En el prólogo, Enrique Estrázulas dice que Leyland “se compone en su totalidad de simples viajes en ómnibus”. Aunque sus temas lo aproximen a la extendida y despectiva concepción de la historia mínima, porque se centra en personajes activados en un contexto cotidiano, aquí no hay simpleza, sino acertada construcción de arquetipos que responden a la condición local y dolorosa del viaje en transporte público, pocas veces abordada en la literatura rioplatense con tanta lucidez.
A la manera de un mural, que incluso con personajes caricaturizados no abandona su componente realista, los cuentos recrean una cotidianidad urbana y mezquina, que obliga a los viajeros a mezclarse en un espacio acotado y miserable de circunstancias perturbadoras e interacciones obligadas, de carteles que prohíben, además de fumar, salivar -como si esa acción fuese aún frecuente-, de encuentros indeseados y de una construcción ilimitada de prejuicios. Ante todo, los personajes de Leyland son porque hay un otro que los hace existir al observarlos, juzgarlos o interpelarlos.
La voz del narrador creado por Malaneschii no sólo es irreprochable técnicamente, sino que además la autora jamás descuida la coherencia de los fragmentos que ofician de encastres entre los relatos. Malaneschii se preocupa por la consistencia de éstos, y es evidente su esmero al hacer que algunas frases funcionen al mismo tiempo como vehículo de lo que se cuenta y como piezas independientes. Es frecuente encontrar expresiones lúcidas que, lejos de aparecer como un ejercicio pretencioso de retórica, son funcionales al relato y se sostienen incluso fuera de contexto: “la vejez es también un error, pero del tiempo”, o “salvar a alguien es perderlo para siempre”.
Entre los relatos sobresale el fundacional “Guardman”, que presenta a varios de los pasajeros, luego protagonistas. La historia parodia el ascenso y descenso del guarda como un héroe trágico del “cerrá atrás” y desentraña, a modo de epifanía, el nombre del libro: “Alguien le dijo que quería decir ‘tierra de ley’. Ese bondi es tierra de ley. Sí, Leyland. Mira el pasaje que viaja sin saber que algún día, o más precisamente hoy, será su rebaño”.

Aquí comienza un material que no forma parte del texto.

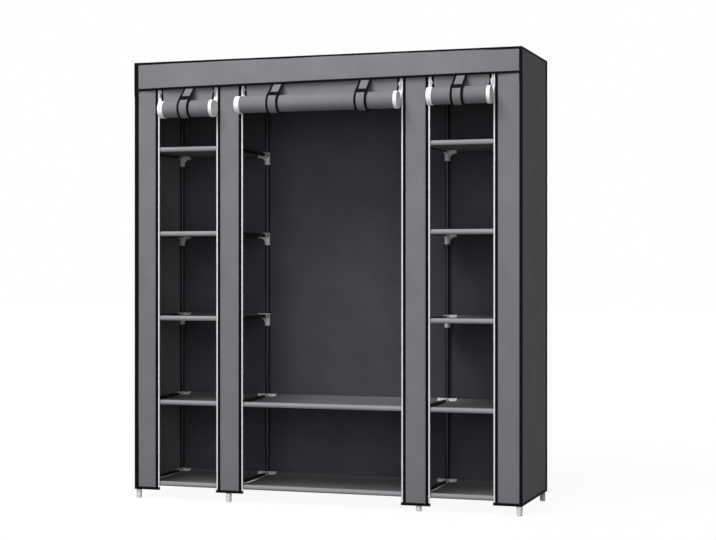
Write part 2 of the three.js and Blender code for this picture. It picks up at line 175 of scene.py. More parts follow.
# %% World
def seen_directly(wire):
    """1 for the rays that show the background itself, in the picture or mirrored."""
    kinds = ("Is Camera Ray", "Is Glossy Ray", "Is Transmission Ray")
    path = wire.tree.nodes.new("ShaderNodeLightPath")
    first, *rest = [Wire(wire.tree, path.outputs[kind]) for kind in kinds]
    for other in rest:
        first = first.maths("MAXIMUM", other)
    return first


def feed(shader, socket, wire):
    wire.tree.links.new(wire.socket, shader.inputs[socket])


fill_light = 0.15
world = bpy.data.worlds.new("studio")
bpy.context.scene.world = world
world.use_nodes = True
sky = Wire(world.node_tree)
white_page, soft_fill = (
    sky.node("ShaderNodeBackground", inputs={"Color": (1, 1, 1, 1), "Strength": strength})
    for strength in (1, fill_light))
both = sky.node("ShaderNodeMixShader", inputs={0: seen_directly(sky), 1: soft_fill, 2: white_page})
feed(world.node_tree.nodes["World Output"], "Surface", both)

# %% Lamps
middle = Vector((0, 0, 0.9))
for name, place, width, watts in (("key", (-0.8, -2.9, 4.8), 3.2, 225),
                                  ("soft_box", (1.0, -6.2, 1.6), 5.0, 190),
                                  ("back_light", (-2.6, 4.6, 2.6), 4.0, 110)):
    data = bpy.data.lights.new(name, "AREA")
    data.shape, data.size, data.energy = "DISK", width, watts
    lamp = linked(name, data)
    lamp.location = place
    lamp.rotation_euler = (middle - Vector(place)).to_track_quat("-Z", "Y").to_euler()

# %% Floor
floor_mesh = bpy.data.meshes.new("floor")
floor_reach = 30
floor_mesh.from_pydata([(x * floor_reach, y * floor_reach, -0.5 * mm)
                        for x, y in ((-1, -1), (1, -1), (1, 1), (-1, 1))], [], [(0, 1, 2, 3)])
floor = linked("floor", floor_mesh)
floor_finish = bpy.data.materials.new("white_floor")
floor_finish.use_nodes = True
floor_mesh.materials.append(floor_finish)
ground = Wire(floor_finish.node_tree)
seen = seen_directly(ground)
paint = seen.shade((0.25,) * 3, (0.9,) * 3)      # darker for the light that it throws back
shaded = ground.node("ShaderNodeBsdfDiffuse", inputs={"Color": paint})
glowing = ground.node("ShaderNodeEmission", inputs={"Strength": 1.03})
spot = ground.node("ShaderNodeTexCoord", output=3)
far_off = ground.node("ShaderNodeVectorMath", {"operation": "LENGTH"}, {0: spot}, output=1)
share = seen * (0.91 + 0.09 * far_off.between(1.4, 4))
page = ground.node("ShaderNodeMixShader", inputs={0: share, 1: shaded, 2: glowing})
feed(floor_finish.node_tree.nodes["Material Output"], "Surface", page)

# %% [markdown]
# ## Finishes
#
# Each finish starts from one Principled shader. Numbers that are the same all over are set on
# its sockets, and patterns feed only colour, roughness and bump. Cloth patterns read the
# piece's own UV map, which this lesson keeps in metres, so that a dot a millimetre apart on
# the real cloth is a millimetre apart on every piece.

# %% One starting point for every finish
def finish(name, roughness, settings=None):
    material = bpy.data.materials.new(name)
    material.use_nodes = True
    shader = material.node_tree.nodes["Principled BSDF"]
    for socket, value in {"Roughness": roughness, **(settings or {})}.items():
        shader.inputs[socket].default_value = value
    return material, shader, Wire(material.node_tree)


def bump(shader, height, depth):
    """depth is how far the surface rises, in metres, where height is 1."""
    feed(shader, "Normal", height.node("ShaderNodeBump", inputs={
        "Strength": 1, "Distance": depth, "Height": height}))


def cloth_ways(wire):
    """The metres across and along a piece of cloth, from its UV map."""
    place = wire.node("ShaderNodeUVMap", {"uv_map": "UVMap"})
    return place, *(wire.node("ShaderNodeSeparateXYZ", inputs={0: place}, output=i) for i in (0, 1))


def noise(wire, place, scale, detail):
    return wire.node("ShaderNodeTexNoise", inputs={
        "Vector": place, "Scale": scale, "Detail": detail})


# %% [markdown]
# The cover is spun-bonded polypropylene: fibres pressed together by a heated roller that
# leaves a field of tiny dots. Two sines at right angles give the dots, a fine noise gives the
# fibres, and a broad one the faint clouds that such thin cloth has when light shines on it.

# %% Non-woven cloth
def nonwoven(name, dark, light, sleeve=None):
    """sleeve is (length, dark, light): the first stretch of a shelf, its front sleeve, is painted
    lighter, a painted highlight.
    """
    material, shader, wire = finish(name, 0.88, {"Sheen Weight": 0.05, "Specular IOR Level": 0.12})
    place, across, along = cloth_ways(wire)
    dot_pitch = 1.3 * mm
    dots, rows = ((way * (math.pi / dot_pitch)).maths("SINE")
                  for way in (across + along, across - along))
    pressed = (dots * rows).between(0.1, 0.8)
    fibres = noise(wire, place, 1500, 3)
    clouds = noise(wire, place, 7, 3)
    grain = noise(wire, place, 240, 2)
    tone = (clouds * 0.45 + grain * 0.3 + fibres * 0.35 - pressed * 0.12).between(0.25, 0.85)
    colour = tone.shade(dark, light)
    # The sleeve's lighter colour is a painted highlight on the front rail.
    if sleeve:
        length, *painted_sleeve_light = sleeve
        colour = along.between(length, length + 5 * mm).shade(tone.shade(*painted_sleeve_light), colour)
    feed(shader, "Base Color", colour)
    feed(shader, "Roughness", 0.8 + fibres * 0.16)
    creases = noise(wire, place, 24, 1)
    bump(shader, pressed * -0.45 + fibres * 0.4 + creases * 3.2, 0.12 * mm)
    return material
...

También se destaca “La verdad desnuda”, que recrea con humor cáustico el desamparo social de las personas obesas mediante un personaje denominado “la gorda” (“Superando la circunstancia de su entrada se deslizó hasta lograr acomodo. Constituía una novedad extraña. Al ocupar los dos asientos especiales y contiguos, pareció dividirse. Mitad asiento maternal, regazo acogedor; mitad asiento lisiado, regazo mudo”); y también “Enfundá la mandolina”, en el que se narra el viaje de una anciana que se cuestiona su condición de mujer mientras escruta su pasado en la juventud de una pareja de viajeros: “Si algo la mató un poco fue su época: estaban de moda las lindas. Había que ser muy linda para ser linda, no como ahora que están de moda las exóticas y cualquiera sobresale”.
Los cuentos de Leyland son económicos por su extensión breve, pero no por la cantidad de recursos que coexisten en ellos, especialmente el humor, que siempre es efectivo, aun en los pasajes en los que las citas de canciones populares son un exceso. Es el caso del relato “Simplemente una rosa”, hilvanado por extractos de letras de canciones, que se destaca como ejercicio narrativo, pero cuyo recurso se va volviendo predecible, en desmedro de la historia.
Éste es un debut literario que sortea su escasa difusión a fuerza de narraciones verosímiles y personajes bien construidos, y se instala con comodidad en la narrativa uruguaya reciente. Mediante relatos que pueden resultar simples si se juzgan de forma perezosa, la autora retrata situaciones cotidianas para cualquier usuario del transporte público, que funcionan como crítica inteligente a una idiosincrasia que, aun con su reputación apacible, continúa elaborando prejuicios por encima del hombro. Leyland es, en definitiva, una invitación a viajar por el pasillo salvaje del pasito al fondo, que hay lugar.